[Modeling code records]
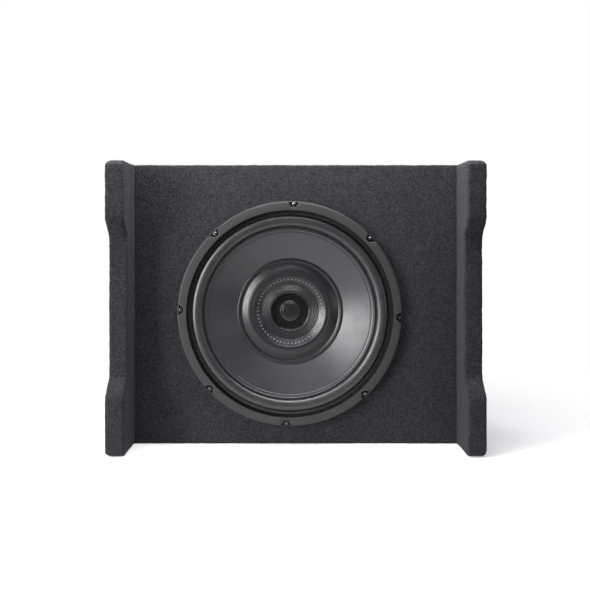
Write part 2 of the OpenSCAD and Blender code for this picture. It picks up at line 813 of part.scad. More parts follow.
module fuse_at(x) {
  body_z = floor_z + 1.2;
  at_panel(x, row_front, 0) {
    color("#d8c020") translate([-fuse_t / 2, -fuse_w / 2, body_z]) cube([fuse_t, fuse_w, 5]);
    color("#d8c020") translate([-fuse_t / 2 + 0.6, -fuse_w / 2 + 3.2, body_z + 5])
      cube([fuse_t - 1.2, fuse_w - 6.4, 6]);
    color("#c4c4c6") for (y = [-7, 7]) translate([-0.4, y - 2.5, floor_z - 6.5])
      cube([0.8, 5, 7.7]);
  }
}

module fuse_1() { fuse_at(fuse_x[0]); }
module fuse_2() { fuse_at(fuse_x[1]); }

module status_leds() {
  for (i = [0, 1]) color(i == 0 ? "#4a78e0" : "#c03020")
    at_panel(led_xy[i][0], led_xy[i][1], 0) {
      translate([0, 0, pcb_top]) cylinder(r = led_r, h = floor_z - pcb_top + 0.6);
      translate([0, 0, floor_z + 0.6]) sphere(led_r);
    }
}

side_board_left();
side_board_right();
top_board();
bottom_board();
back_board();
baffle_board();
carpet_left();
carpet_right();
carpet_wrap();
driver_seal();
basket();
trim_gasket();
driver_screws();
surround();
cone();
dust_cap();
cap_disc();
coil_former();
voice_coil();
spider();
front_plate();
magnet();
yoke();
motor_screws();
terminal_board();
driver_posts();
tinsel_leads();
speaker_wires();
amp_seal();
amp_panel();
amp_screws();
amp_chassis();
wire_grommet();
circuit_board();
toroid();
capacitors();
heat_bar();
transistors();
chassis_screws();
gain_knob();
gain_pot();
crossover_knob();
crossover_pot();
boost_knob();
boost_pot();
switch_bodies();
phase_lever();
input_lever();
rca_base();
rca_jacks();
rca_rings();
level_socket();
socket_pins();
remote_jack();
power_block();
power_screws();
fuse_holders();
fuse_1();
fuse_2();
status_leds();
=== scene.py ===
"""Looks of a powered car subwoofer: a carpeted box with a 12 inch woofer and an amplifier panel."""

import math
from collections import Counter
from itertools import product

import bmesh
import bpy
import numpy as np
from mathutils import Matrix, Vector, noise
from mathutils.geometry import delaunay_2d_cdt

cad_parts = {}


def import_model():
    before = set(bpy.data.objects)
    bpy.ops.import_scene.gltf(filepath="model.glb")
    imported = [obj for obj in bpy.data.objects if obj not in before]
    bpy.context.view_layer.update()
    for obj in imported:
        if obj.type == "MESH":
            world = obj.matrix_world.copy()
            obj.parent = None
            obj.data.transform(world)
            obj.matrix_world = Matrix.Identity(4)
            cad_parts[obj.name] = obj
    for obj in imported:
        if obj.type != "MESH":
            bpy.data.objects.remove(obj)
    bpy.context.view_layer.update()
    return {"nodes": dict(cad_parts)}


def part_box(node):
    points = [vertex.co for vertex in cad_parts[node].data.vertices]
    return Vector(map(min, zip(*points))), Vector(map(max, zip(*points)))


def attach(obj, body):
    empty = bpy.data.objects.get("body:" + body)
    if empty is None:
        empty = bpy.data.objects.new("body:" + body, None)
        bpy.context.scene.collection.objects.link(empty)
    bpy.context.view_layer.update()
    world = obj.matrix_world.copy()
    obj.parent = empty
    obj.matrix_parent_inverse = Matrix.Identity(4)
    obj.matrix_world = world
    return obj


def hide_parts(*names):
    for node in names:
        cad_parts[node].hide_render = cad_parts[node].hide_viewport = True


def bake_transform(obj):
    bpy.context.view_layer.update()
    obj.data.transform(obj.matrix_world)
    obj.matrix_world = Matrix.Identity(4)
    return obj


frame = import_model()

MM = 0.001
WELD = 0.001 * MM                        # points closer than this are one point

# ---- Places that the frame gives ----

WRAP_LOW, WRAP_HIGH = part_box("carpet_wrap")
SIDE_LOW, SIDE_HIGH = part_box("carpet_right")
PANEL_LOW, PANEL_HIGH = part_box("amp_panel")
GASKET_LOW, GASKET_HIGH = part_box("trim_gasket")
FRONT = SIDE_LOW.y                       # the legs' front faces
BAFFLE = WRAP_LOW.y                      # the baffle's carpet
BACK = WRAP_HIGH.y
TOP = WRAP_HIGH.z
WOOFER = Vector(((GASKET_LOW.x + GASKET_HIGH.x) / 2, BAFFLE, (GASKET_LOW.z + GASKET_HIGH.z) / 2))
AMP_Y = ((PANEL_LOW + PANEL_HIGH) / 2).y

# ---- Sizes of the carpet ----

PILE = 2.3 * MM                          # thickness of the carpet
END_EDGE = 7.5 * MM                      # rounding of a side board's outer edge, top and bottom
FACE_EDGE = 3.5 * MM                     # the same edge, front and back
LEG_EDGE = 4 * MM                        # rounding of a leg's inner edges
JOINT_EDGE = 1.2 * MM                    # the same edges, where the box meets the side board
WRAP_EDGE = 2.5 * MM                     # rounding of the box's long edges
LEG_H = 80 * MM                          # height of a leg's front face
LEG_CORNER = 9 * MM                      # rounding of a leg's outer corner, in the board's outline
BACK_CORNER = 6.5 * MM                   # the same at the board's back
ARCH_D = 20 * MM                         # depth of the arch between two legs
ARCH_RUN = 22 * MM                       # height of the arch's slope
ARCH_BEND = 16 * MM                      # rounding of the arch's four corners
STEP = 3.2 * MM                          # spacing of the carpet's points
SIDE_LAP = 0.8 * MM                      # how far a leg's carpet reaches in, past its CAD node
PANEL_GAP = 0.5 * MM                     # between the amplifier's panel and the carpet's cut
HOLE_R = 150.5 * MM                      # the carpet's hole for the woofer
SKIN = 0.1 * MM                          # a point this close to a wall's face is on it

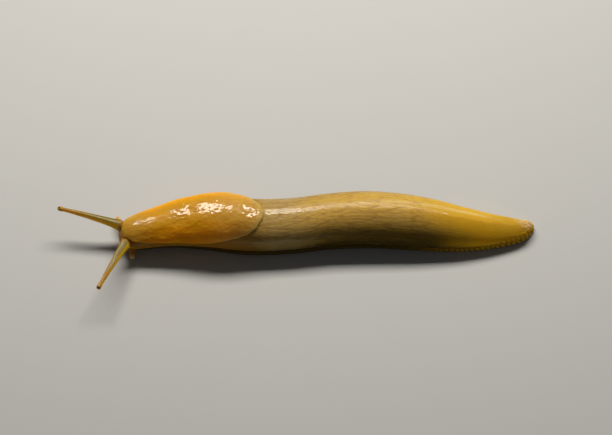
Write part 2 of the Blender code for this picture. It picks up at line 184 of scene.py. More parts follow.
ROOT_FADE = (1.2, 2.6)  # distances along a feeler between which that ends
FAR = 9.0  # more than any distance it is compared with
ARCH = 0.02
NECK_LENGTH = 0.9  # from the skin to a feeler's first full ring
NECK_RINGS = 3
FEELER_STEP = 0.4
FEELER_WRINKLE = 0.02
EYE_RADIUS = 0.45
EYE_SINK = 0.36
EYE_TILT = 50.0
EYE_RINGS = 15
SOCKET_RADIUS = 0.49
TIP_RINGS = 8

# The mouth
MOUTH_HEIGHT = 3.9
MOUTH_DEPTH = 0.45
MOUTH_WIDTH = 0.28
LIP_SWELL = 0.28
LIP_PLACE = 1.25  # distance of each lip from the slit
LIP_WIDTH = 0.95
LIP_HEIGHT = 1.15

# The stage, in metres but for the middle of the view, which is in the body's millimetres
VIEW_MIDDLE = (67.7, 5.6, 0.0)
FLOOR_SIZE = 3.0
KEY_DISTANCE = 0.62
KEY_TILT = 37.0
KEY_ASIDE = -0.02
KEY_SIZE = (0.62, 0.16)
KEY_TONE = (1.0, 0.94, 0.84)
ROOM_TONE = (0.86, 0.86, 0.84)


# Settings

def size(name, description, default):
    return FloatProperty(
        name=name, description=description, default=default, min=0.0, precision=5, unit="LENGTH")


def share(name, description, default):
    return FloatProperty(
        name=name, description=description, default=default, min=0.0, max=1.0, subtype="FACTOR")


def colour(name, description, default):
    return FloatVectorProperty(
        name=name, description=description, default=default, min=0.0, max=1.0, size=3, subtype="COLOR")


class SkinSettings(bpy.types.PropertyGroup):
    grain_length: size("Grain length", "Length of one raised grain of the back", 0.0032)
    grain_pitch: size("Grain pitch", "Width of one raised grain of the back", 0.0007)
    furrow_depth: size("Furrow depth", "Depth of the furrows between the grains", 0.00006)
    line_depth: size("Line depth", "Depth of the long lines that part rows of grains", 0.00005)
    bump_height: size("Bump height", "Height of the bumps round the slime pit", 0.00024)
    # Ridge, back, flank and hem: the skin's own paler back and darker flank, darkened further towards the
    # foot as painted shade
    ridge: colour("Ridge", "Skin along the ridge of the back", (0.74, 0.48, 0.09))
    # Painted highlight along the rear of the ridge
    line: colour("Line", "Pale line along the rear of the ridge", (0.88, 0.66, 0.26))
    back: colour("Back", "Skin of the upper side", (0.56, 0.36, 0.08))
    flank: colour("Flank", "Skin at the widest part of the side", (0.24, 0.15, 0.012))
    hem: colour("Hem", "Skin just over the foot", (0.09, 0.06, 0.004))
    neck: colour("Neck", "Orange skin of the head and under the mantle", (0.42, 0.19, 0.012))
    # Painted sheen on the skin just behind the mantle
    collar_sheen: colour("Collar", "Greyish skin just behind the mantle", (0.50, 0.38, 0.17))
    tail: colour("Tail", "Amber skin of the tail", (0.78, 0.46, 0.008))
    # Painted glow of light coming through the tail's lower side
    painted_glow: colour("Glow", "Tail's lower side, where light comes through", (0.98, 0.55, 0.008))
    tip: colour("Tip", "Pinkish skin round the slime pit", (0.80, 0.54, 0.24))
    # Painted highlight along the top of a feeler
    streak: colour("Feeler streak", "Pale streak along the top of a feeler", (0.42, 0.35, 0.16))
    feeler: colour("Feeler", "Glassy skin of the feelers", (0.30, 0.22, 0.022))
    # Painted glow of light coming through the feelers' golden side
    painted_feeler_glow: colour("Feeler edge", "Golden side of the feelers", (0.88, 0.58, 0.02))
    feeler_tip: colour("Feeler tip", "Orange skin near the feelers' tips", (0.55, 0.26, 0.012))
    # Painted shade on the top and lit side of the feelers
    painted_feeler_shade: colour("Smoke", "Darker middle of the feelers", (0.17, 0.125, 0.015))


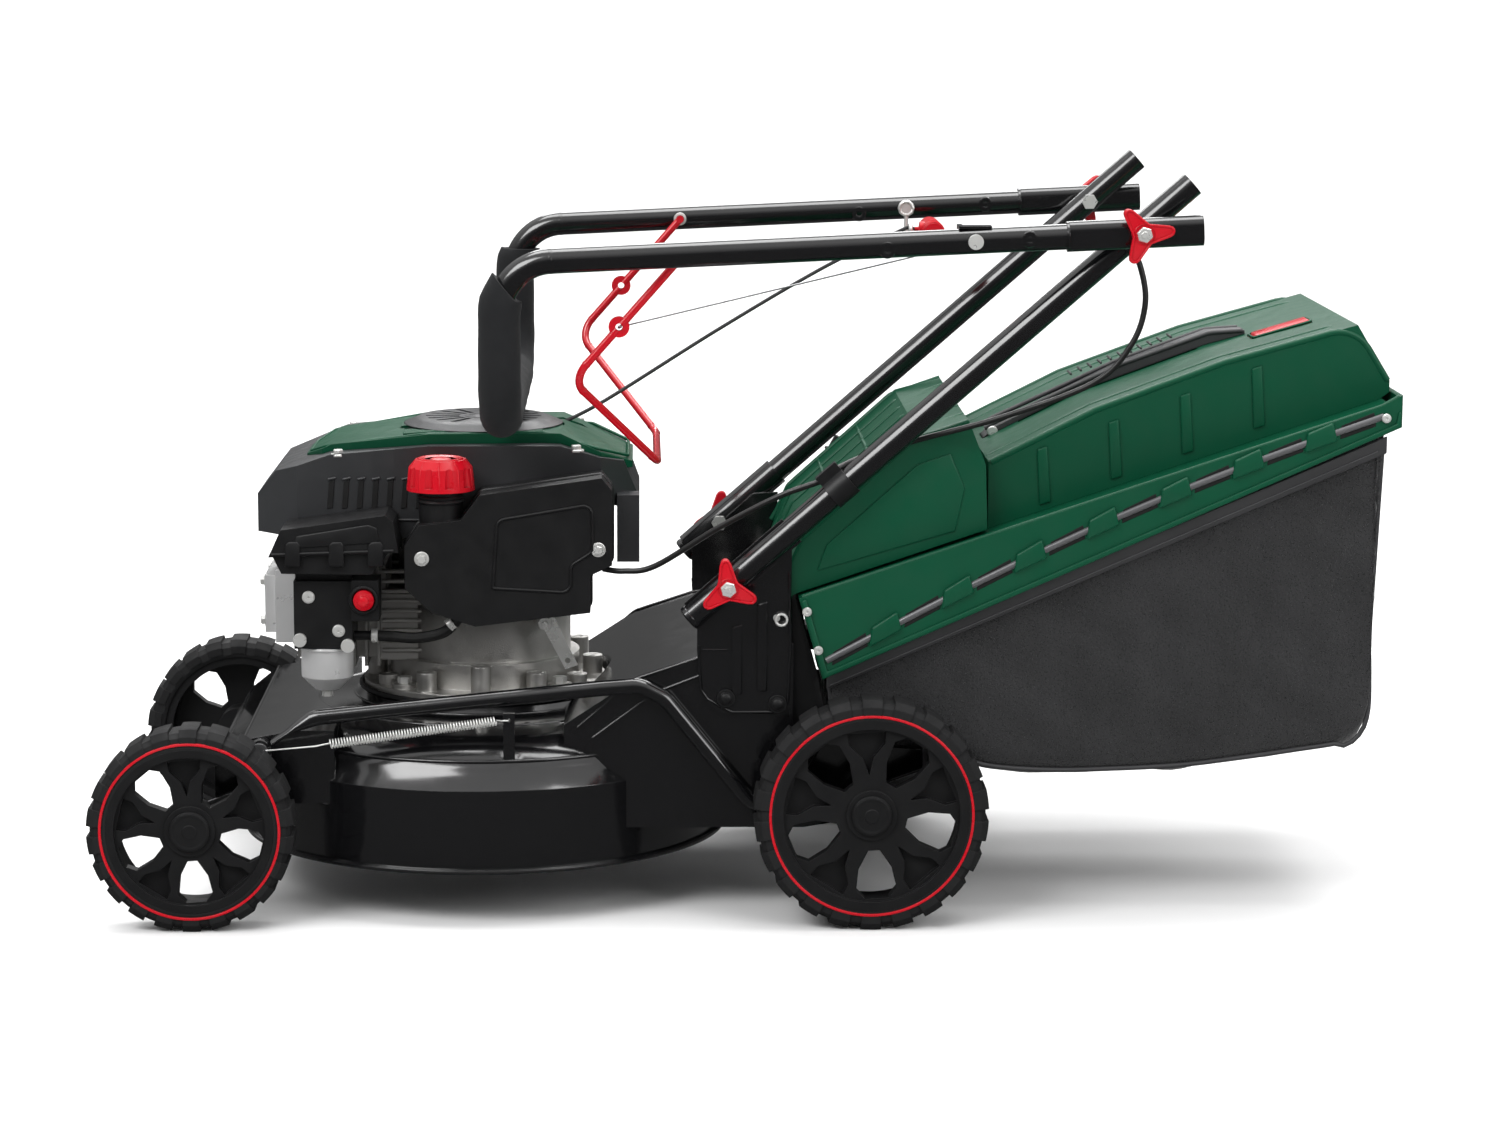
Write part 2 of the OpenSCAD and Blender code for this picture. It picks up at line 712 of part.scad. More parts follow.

▶ TASK BRIEF: Look back at the entries above and repeat, unchanged, every line from the line holding "for node in" through the line holding "# ---- Sizes".

▶ SOLVED PROBLEM:
    for node in names:
        cad_parts[node].hide_render = cad_parts[node].hide_viewport = True


def bake_transform(obj):
    bpy.context.view_layer.update()
    obj.data.transform(obj.matrix_world)
    obj.matrix_world = Matrix.Identity(4)
    return obj


frame = import_model()

MM = 0.001
WELD = 0.001 * MM                        # points closer than this are one point

# ---- Places that the frame gives ----

WRAP_LOW, WRAP_HIGH = part_box("carpet_wrap")
SIDE_LOW, SIDE_HIGH = part_box("carpet_right")
PANEL_LOW, PANEL_HIGH = part_box("amp_panel")
GASKET_LOW, GASKET_HIGH = part_box("trim_gasket")
FRONT = SIDE_LOW.y                       # the legs' front faces
BAFFLE = WRAP_LOW.y                      # the baffle's carpet
BACK = WRAP_HIGH.y
TOP = WRAP_HIGH.z
WOOFER = Vector(((GASKET_LOW.x + GASKET_HIGH.x) / 2, BAFFLE, (GASKET_LOW.z + GASKET_HIGH.z) / 2))
AMP_Y = ((PANEL_LOW + PANEL_HIGH) / 2).y

# ---- Sizes of the carpet ----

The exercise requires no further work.